As a nursing student our instructors have pounded into our heads not to call patients pet names like "sweetie" or "honey". As a dialysis nurse my patients LOVE IT when we call them sweetie-honey-baby. I alwasy start out by calling them "Mr. Soandso", but as we get to know each other, and in dialysis we become quite familiar, the pet names slip out easily.

So for the nine-tenths of one percent of patients who are offended by it, I think I will defer to the 99.9% who appreciate it.

 
At Fri Jan 18, 11:37:00 PM, Blogger denverdoc said...

I always call my patients from the waiting room (Jane Doe?) and then introduce myself by first and last name. I generally have my stethoscope 'round my neck to 1) identify me as doctor, 2) so I know where it is when I need it. I prefer being called by my first name, although I am partial to the appellation 'Doc,' and I generally use first names unless the name is archaic--Edith, Harold, Burton, etc.--suggesting the owner hails from the 'greatest generation' and is thus old enough to be my parent.

You certainly have a knack for hitting issues.

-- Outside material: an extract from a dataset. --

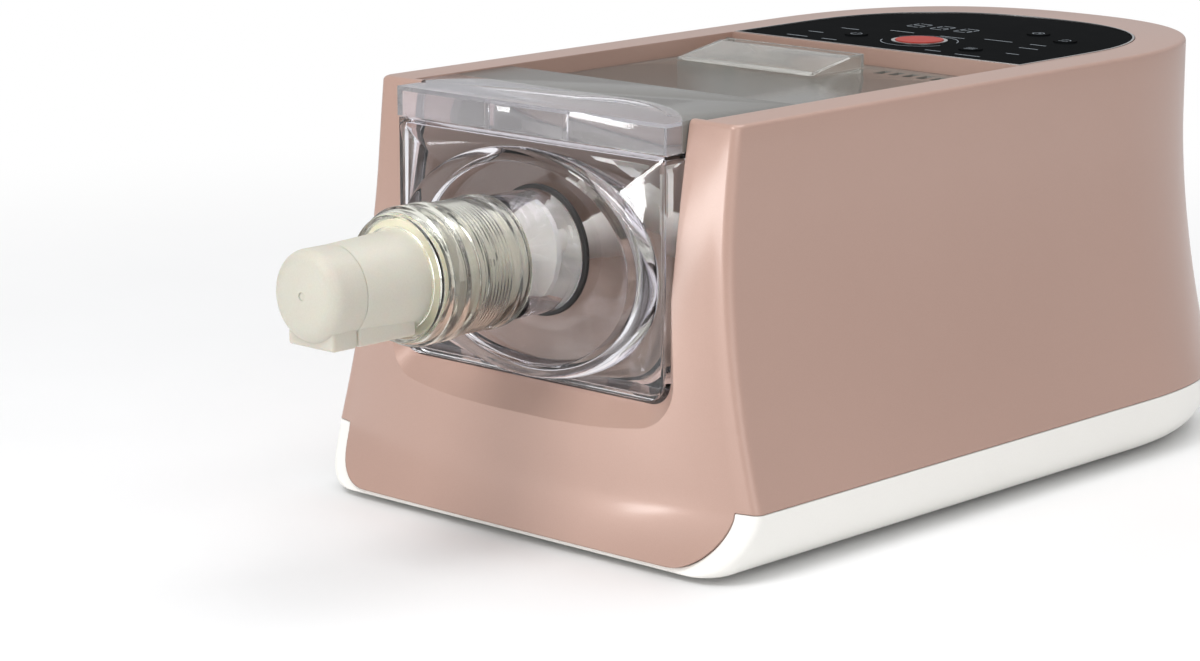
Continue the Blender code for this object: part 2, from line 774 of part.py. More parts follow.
def helix(name, inner, outer, start, length, pitch, thickness):
    """A flight round the barrel axis, from its front end backwards."""
    rings = []
    count = round(abs(length / pitch) * HELIX_STEPS)
    for step in range(count + 1):
        angle = 2 * math.pi * step / HELIX_STEPS
        y = start + length * step / count
        ring = []
        for radius, shift in ((inner, 0), (outer, 0), (outer, thickness), (inner, thickness)):
            x = radius * math.cos(angle)
            z = AXIS_HEIGHT + radius * math.sin(angle)
            ring.append((x, y + shift, z))
        rings.append(ring)
    return loft(name, rings)


def gear_outline(teeth, module, centre, first):
    """Trapezoid teeth with backlash, the first tooth pointing along the angle given."""
    outline = []
    pitch_radius = module * teeth / 2
    for tooth in range(teeth):
        middle = first + 2 * math.pi * tooth / teeth
        for radius, width in ((pitch_radius - GEAR_ROOT * module, -GEAR_FOOT_SHARE),
                              (pitch_radius + module, -GEAR_TIP_SHARE),
                              (pitch_radius + module, GEAR_TIP_SHARE),
                              (pitch_radius - GEAR_ROOT * module, GEAR_FOOT_SHARE)):
            angle = middle + 2 * math.pi / teeth * width
            outline.append((radius * math.cos(angle), centre + radius * math.sin(angle)))
    return outline


# Materials
side_rose = finish("rose_plastic", (0.43, 0.295, 0.25), 0.38)
pearl_white = finish("pearl_plastic", (0.69, 0.66, 0.60), 0.35)
lid_smoke = finish("smoked_plastic", (0.33, 0.31, 0.30), 0.25, transmission=0.4)
cover_clear = finish("clear_plastic", (0.80, 0.78, 0.80), 0.12, transmission=0.85)
nozzle_milk = finish("milky_plastic", (0.67, 0.64, 0.57), 0.30)
black_glass = finish("black_glass", (0.012, 0.012, 0.014), 0.08)
black_plastic = finish("black_plastic", (0.02, 0.02, 0.022), 0.45)
red_plastic = finish("red_plastic", (0.55, 0.05, 0.04), 0.30)
silver_paint = finish("silver_trim", (0.62, 0.61, 0.60), 0.25, metallic=0.9)
steel = finish("steel", (0.55, 0.55, 0.56), 0.28, metallic=1.0)
dark_rubber = finish("dark_rubber", (0.035, 0.033, 0.032), 0.75)
green_board = finish("circuit_board", (0.03, 0.16, 0.07), 0.50)
gear_nylon = finish("gear_nylon", (0.78, 0.76, 0.70), 0.45)

# Pivots, one on each joint axis
lid_hinge = pivot("lid_hinge", 0, HINGE_BACK, HINGE_HEIGHT)
chamber_slide = pivot("chamber_slide", 0, CHAMBER_FRONT, AXIS_HEIGHT)
cover_slide = pivot("cover_slide", 0, -COVER_FRONT, AXIS_HEIGHT, chamber_slide)
mixer_axis = pivot("mixer_axis", 0, -AUGER_FRONT, AXIS_HEIGHT, chamber_slide)
nozzle_slide = pivot("nozzle_slide", 0, -BARREL_REACH, AXIS_HEIGHT, cover_slide)
nut_axis = pivot("nut_axis", 0, -BARREL_REACH, AXIS_HEIGHT, nozzle_slide)
die_slide = pivot("die_slide", 0, -NOZZLE_TIP, AXIS_HEIGHT, nozzle_slide)
output_axis = pivot("output_axis", 0, CHAMBER_LENGTH, AXIS_HEIGHT)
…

I'm still mulling over your call for internists to get out of the primary care business. Trying to unruffle my feathers and thinking of a rejoinder. Realizing my practice is more like a family one, sans pregnant women and small children--than an internists, and glad that it is. You may, in fact, be right.

 
At Mon Jan 21, 07:24:00 PM, Anonymous Anonymous said...

I have to admit I'm one of those patients that does not like being called "sweetie" or "honey"! Even when I had a doctor I visited four times a week, I didn't like it at all when he called me "sweetie." Especially since I addressed him as "Dr. X." I think those terms of endearment should be reserved for spouses, couples, close friends, and family.